Su visión de maga le mostró la forma oscura, huesuda del cuerpo del dragón que yacía atravesada frente a las puertas, con las espadas afiladas de su columna levantadas y apuntándole. Cuando se acercó, vio lo hundida que estaba la piel de escamas sobre la curva de los huesos.
Por más que escuchara, no oía ningún murmullo en su mente. Pero la música que parecía llenar la Sala del Mercado todavía tenía ecos allí; era leve y penetrante, con temblores dorados de sonido moribundo.
Estaba inconsciente…, se moría, pensó ella.

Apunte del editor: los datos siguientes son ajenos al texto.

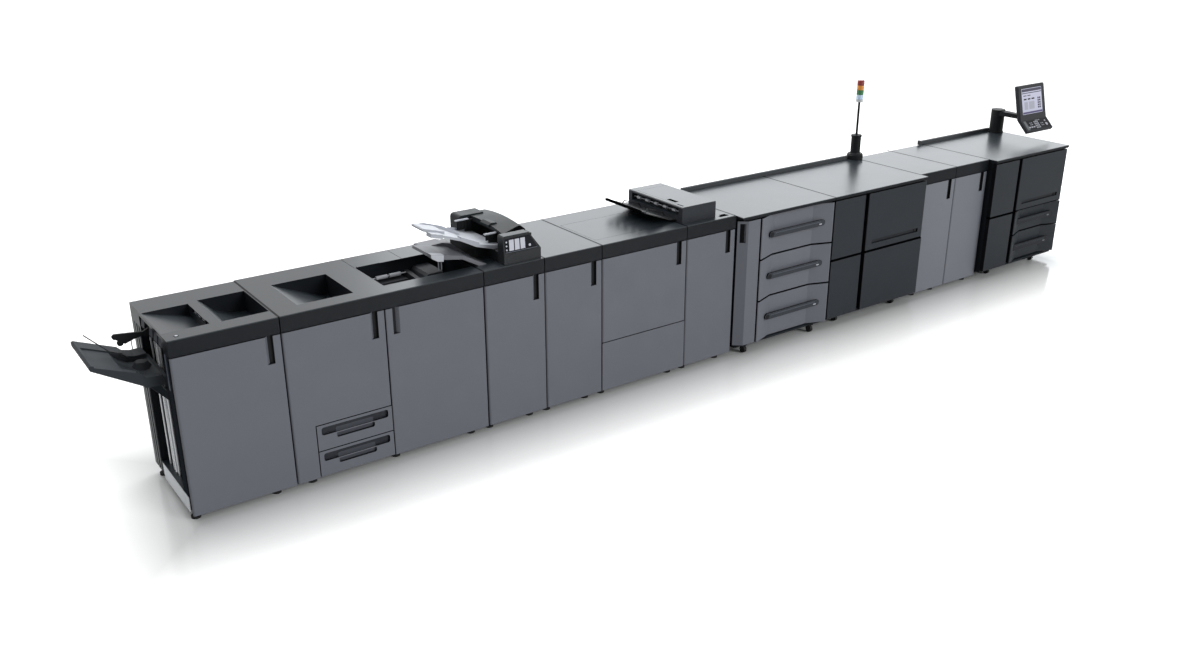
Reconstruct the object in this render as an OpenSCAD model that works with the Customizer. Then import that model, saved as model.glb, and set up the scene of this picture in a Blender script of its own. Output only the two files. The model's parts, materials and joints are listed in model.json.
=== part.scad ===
// A tandem digital production printing line, standing on a level floor.
// Left to right, seen from the front: finisher, binder, folder with a sheet inserter on it,
// punch unit, stacker, relay unit, three-drawer paper feeder, second print engine with a signal
// tower, bridge unit, and main print engine with an operation panel on a swivel arm.
// X runs from left to right, Y from front to back, Z up. Millimetres.

/* [Heights] */
// Height of the finishing modules above the floor
finish_h = 1040; // [1000:5:1080]
// Height of the feeder and engine lids above the floor
engine_h = 1030; // [1010:5:1060]
// Height of the dark band along the top of the finishing modules
band_h = 90; // [70:5:110]
// Height of the cabinets' undersides above the floor
cabinet_z = 60; // [50:2:66]

/* [Depths] */
// Depth of the finishing modules
finish_d = 705; // [680:5:720]
// How far the feeder and the engines stand forward of the finishing modules
engine_lead = 55; // [45:5:65]
// How far the bridge unit stands back from the finishing modules
bridge_setback = 20; // [10:5:30]
// Back of the feeder and the engines, behind the front of the finishing modules
engine_back = 745; // [735:5:790]

/* [Widths] */
// Width of the finisher
finisher_w = 577; // [570:1:590]
// Width of the binder's left half
binder_left_w = 598; // [590:1:610]
// Width of the binder's right half
binder_right_w = 639; // [630:1:650]
// Width of the folder
folder_w = 425; // [415:1:440]
// Width of the punch unit
punch_w = 431; // [420:1:440]
// Width of the stacker
stacker_w = 695; // [680:1:710]
// Width of the relay unit
relay_w = 433; // [420:1:440]
// Width of the paper feeder
feeder_w = 902; // [890:1:915]
// Width of the second engine
second_engine_w = 1030; // [1010:1:1040]
// Width of the bridge unit's left half
bridge_left_w = 437; // [425:1:445]
// Width of the bridge unit's right half
bridge_right_w = 420; // [410:1:430]
// Width of the main engine
main_engine_w = 1004; // [990:1:1015]

/* [Doors and drawers] */
// Thickness of a door
door_t = 26; // [22:1:30]
// Gap between one door and the next
door_gap = 6; // [5:0.5:8]
// Room between a door's back and the cabinet
door_room = 9; // [8:1:12]
// Depth of a door's finger pocket
pocket_d = 18; // [12:1:20]
// Width of a door's finger pocket
pocket_w = 42; // [36:1:48]
// Height of a door's finger pocket
pocket_h = 157; // [140:1:170]
// Thickness of a drawer's walls
drawer_wall = 8; // [6:1:10]

/* [Output tray] */
// How far the output tray reaches out from the finisher
tray_reach = 345; // [320:5:370]
// Height of the tray's tip above the floor
tray_tip_z = 942; // [920:2:960]
// Width of the tray
tray_w = 400; // [380:5:410]

/* [Operation panel] */
// Diameter of the panel's post
post_dia = 118; // [100:2:130]
// Width of the panel
panel_w = 366; // [350:2:420]
// Height of the panel, along its face
panel_h = 297; // [280:1:310]
// Lean of the panel's face from upright, in degrees
panel_lean = 14; // [8:1:20]

/* [Signal tower] */
// Diameter of the signal lamp
lamp_dia = 56; // [40:2:64]
// Height of the signal lamp's top above the floor
lamp_top_z = 1670; // [1600:5:1700]

/* [Hidden] */
$fn = 48;

// Left edge of each module along the line
x_finisher = 0;
x_binder = x_finisher + finisher_w;
x_binder_mid = x_binder + binder_left_w;
x_folder = x_binder_mid + binder_right_w;
x_punch = x_folder + folder_w;
x_stacker = x_punch + punch_w;
x_relay = x_stacker + stacker_w;
x_relay_end = x_relay + relay_w;
dock_gap = 17;
x_feeder = x_relay_end + dock_gap;
x_second_engine = x_feeder + feeder_w;
x_bridge = x_second_engine + second_engine_w;
x_bridge_mid = x_bridge + bridge_left_w;
x_main_engine = x_bridge_mid + bridge_right_w;
x_line_end = x_main_engine + main_engine_w;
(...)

¿Crees que ese hombre puede vivir más que yo?,
le había preguntado.
Jenny se desenvolvió la capa de los hombros y apoyó los pliegues sobre los cuchillos cortantes de la columna del dragón. El filo pasó por la tela y la desgarró; agregó la piel de cordero pesada de su chaqueta y, temblando con el frío que cortaba las mangas leves de su camisa, apoyó el pie sobre la más grande de las espinas. Se asió otra vez del poste de la puerta para sostenerse, se balanceó y saltó por encima. Durante un instante, se balanceó sobre el anca, sintió la suavidad elegante de los huesos bajo las escamas de acero y el calor suave que irradiaba del cuerpo del dragón; luego, saltó. Se quedó de pie un instante, escuchando con los oídos y la mente.